__Instruction__. Please write out the material below exactly as given.

# start of Collected data

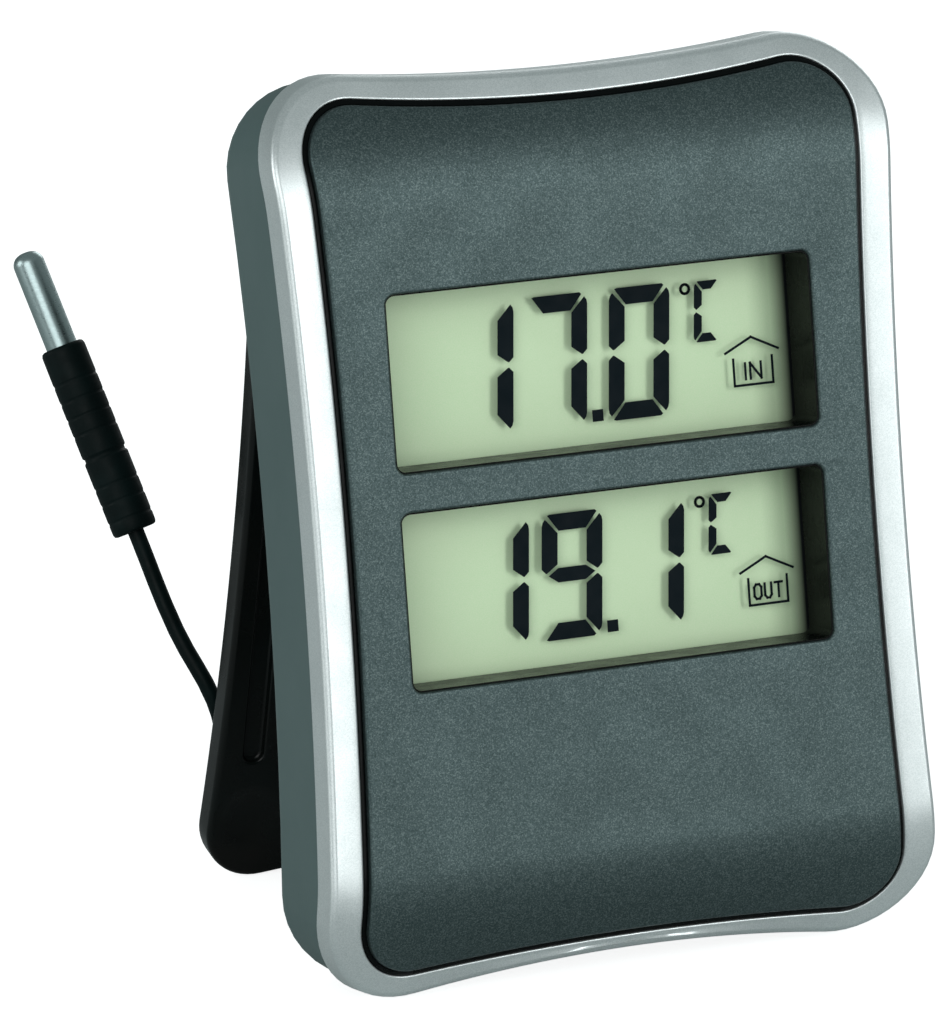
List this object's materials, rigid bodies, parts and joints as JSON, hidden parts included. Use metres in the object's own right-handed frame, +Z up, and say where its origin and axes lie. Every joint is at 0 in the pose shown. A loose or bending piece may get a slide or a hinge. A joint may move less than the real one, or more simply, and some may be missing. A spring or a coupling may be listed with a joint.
{
  "type": "maximum minimum thermometer",
  "caption": "Free-standing digital maximum minimum thermometer with indoor and outdoor displays, a fold-out stand and a wired outdoor probe.",
  "frame": {"origin": "middle of the base of the case and its open stand, on the table", "axes": "+Z up, -Y the way the displays face, +X to the right as the displays are read"},
  "size_m": [0.0933, 0.1085, 0.0996],
  "materials": {
    "bezel_silver": "satin silver lacquer on moulded plastic",
    "panel_anthracite": "anthracite lacquer with a fine metallic sparkle",
    "shell_grey": "satin dark grey moulding",
    "stand_black": "smooth satin black moulding",
    "carrier_black": "matte black moulding",
    "display": "reflective liquid crystal display",
    "board": "solder resist green",
    "black_parts": "epoxy black",
    "spring_steel": "plated",
    "tip_steel": "polished stainless steel",
    "cell_jacket": "plain printed jacket",
    "button_grey": "satin light grey moulding",
    "rubber_black": "matte black rubber",
    "cable_black": "satin black cable jacket",
    "wire_red": "red wire",
    "tie_white": "white twist tie"
  },
  "bodies": {
    "case": {"front_bezel": "bezel_silver", "front_panel": "panel_anthracite", "display_carrier": "carrier_black", "display_glass": "display", "contact_strip_upper": "rubber_black", "contact_strip_lower": "rubber_black", "main_board": "board", "controller_chip": "black_parts", "air_sensor": "black_parts", "max_min_click_switch": "black_parts", "reset_click_switch": "black_parts", "unit_switch_body": "spring_steel", "aaa_cell": "cell_jacket", "positive_contact": "spring_steel", "negative_spring": "spring_steel", "battery_wire_positive": "wire_red", "battery_wire_negative": "black_parts", "rear_shell": "shell_grey", "cable_grommet": "rubber_black", "sensor_cable_inner_lead": "cable_black", "case_screw_1": "spring_steel", "case_screw_2": "spring_steel", "case_screw_3": "spring_steel", "case_screw_4": "spring_steel", "board_screw_1": "spring_steel", "board_screw_2": "spring_steel", "sensor_cable_case_run": "cable_black", "sensor_cable_coil": "cable_black", "coil_tie": "tie_white", "sensor_cable_probe_run": "cable_black", "probe_sleeve": "rubber_black", "probe_tip": "tip_steel", "probe_sensor_bead": "black_parts"},
    "stand": {"stand_leg": "stand_black"},
    "battery_door": {"battery_door": "shell_grey"},
    "max_min_button": {"max_min_button": "button_grey"},
    "reset_button": {"reset_button": "button_grey"},
    "unit_slider": {"unit_slider": "button_grey"}
  },
  "joints": [
    {"name": "stand_hinge", "type": "hinge", "parent": "case", "child": "stand", "pos_m": [0, 0.00518, 0.08346], "axis": [-1, 0, 0], "range_deg": [0, 23.8]},
    {"name": "battery_door_hinge", "type": "hinge", "parent": "case", "child": "battery_door", "pos_m": [0, -0.00585, 0.0135], "axis": [-1, 0, 0], "range_deg": [0, 75]},
    {"name": "max_min_press", "type": "slide", "parent": "case", "child": "max_min_button", "axis": [0, -0.9833, 0.1822], "range_m": [0, 0.0006], "stiffness_N_per_m": 300},
    {"name": "reset_press", "type": "slide", "parent": "case", "child": "reset_button", "axis": [0, -0.9833, 0.1822], "range_m": [0, 0.0006], "stiffness_N_per_m": 300},
    {"name": "unit_slide", "type": "slide", "parent": "case", "child": "unit_slider", "axis": [1, 0, 0], "range_m": [0, 0.002]}
  ]
}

# end of Collected data

__Exercise output__.
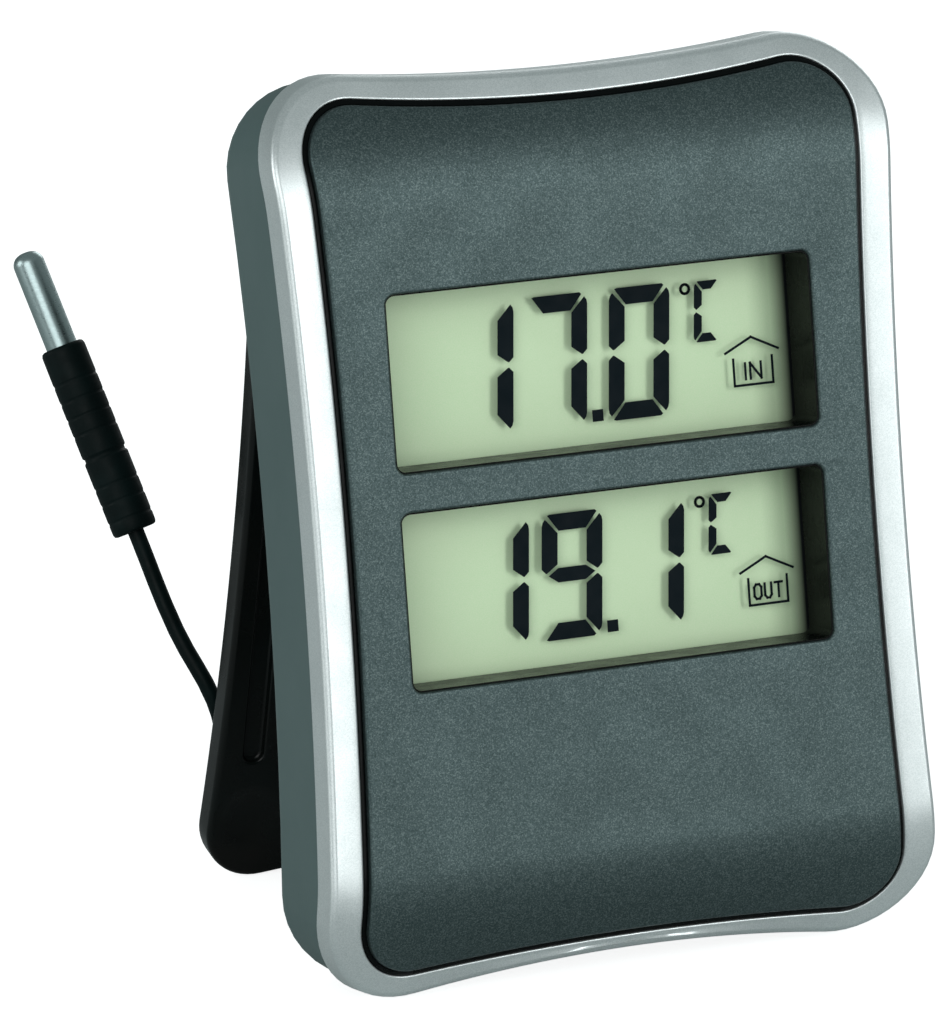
List this object's materials, rigid bodies, parts and joints as JSON, hidden parts included. Use metres in the object's own right-handed frame, +Z up, and say where its origin and axes lie. Every joint is at 0 in the pose shown. A loose or bending piece may get a slide or a hinge. A joint may move less than the real one, or more simply, and some may be missing. A spring or a coupling may be listed with a joint.
{
  "type": "maximum minimum thermometer",
  "caption": "Free-standing digital maximum minimum thermometer with indoor and outdoor displays, a fold-out stand and a wired outdoor probe.",
  "frame": {"origin": "middle of the base of the case and its open stand, on the table", "axes": "+Z up, -Y the way the displays face, +X to the right as the displays are read"},
  "size_m": [0.0933, 0.1085, 0.0996],
  "materials": {
    "bezel_silver": "satin silver lacquer on moulded plastic",
    "panel_anthracite": "anthracite lacquer with a fine metallic sparkle",
    "shell_grey": "satin dark grey moulding",
    "stand_black": "smooth satin black moulding",
    "carrier_black": "matte black moulding",
    "display": "reflective liquid crystal display",
    "board": "solder resist green",
    "black_parts": "epoxy black",
    "spring_steel": "plated",
    "tip_steel": "polished stainless steel",
    "cell_jacket": "plain printed jacket",
    "button_grey": "satin light grey moulding",
    "rubber_black": "matte black rubber",
    "cable_black": "satin black cable jacket",
    "wire_red": "red wire",
    "tie_white": "white twist tie"
  },
  "bodies": {
    "case": {"front_bezel": "bezel_silver", "front_panel": "panel_anthracite", "display_carrier": "carrier_black", "display_glass": "display", "contact_strip_upper": "rubber_black", "contact_strip_lower": "rubber_black", "main_board": "board", "controller_chip": "black_parts", "air_sensor": "black_parts", "max_min_click_switch": "black_parts", "reset_click_switch": "black_parts", "unit_switch_body": "spring_steel", "aaa_cell": "cell_jacket", "positive_contact": "spring_steel", "negative_spring": "spring_steel", "battery_wire_positive": "wire_red", "battery_wire_negative": "black_parts", "rear_shell": "shell_grey", "cable_grommet": "rubber_black", "sensor_cable_inner_lead": "cable_black", "case_screw_1": "spring_steel", "case_screw_2": "spring_steel", "case_screw_3": "spring_steel", "case_screw_4": "spring_steel", "board_screw_1": "spring_steel", "board_screw_2": "spring_steel", "sensor_cable_case_run": "cable_black", "sensor_cable_coil": "cable_black", "coil_tie": "tie_white", "sensor_cable_probe_run": "cable_black", "probe_sleeve": "rubber_black", "probe_tip": "tip_steel", "probe_sensor_bead": "black_parts"},
    "stand": {"stand_leg": "stand_black"},
    "battery_door": {"battery_door": "shell_grey"},
    "max_min_button": {"max_min_button": "button_grey"},
    "reset_button": {"reset_button": "button_grey"},
    "unit_slider": {"unit_slider": "button_grey"}
  },
  "joints": [
    {"name": "stand_hinge", "type": "hinge", "parent": "case", "child": "stand", "pos_m": [0, 0.00518, 0.08346], "axis": [-1, 0, 0], "range_deg": [0, 23.8]},
    {"name": "battery_door_hinge", "type": "hinge", "parent": "case", "child": "battery_door", "pos_m": [0, -0.00585, 0.0135], "axis": [-1, 0, 0], "range_deg": [0, 75]},
    {"name": "max_min_press", "type": "slide", "parent": "case", "child": "max_min_button", "axis": [0, -0.9833, 0.1822], "range_m": [0, 0.0006], "stiffness_N_per_m": 300},
    {"name": "reset_press", "type": "slide", "parent": "case", "child": "reset_button", "axis": [0, -0.9833, 0.1822], "range_m": [0, 0.0006], "stiffness_N_per_m": 300},
    {"name": "unit_slide", "type": "slide", "parent": "case", "child": "unit_slider", "axis": [1, 0, 0], "range_m": [0, 0.002]}
  ]
}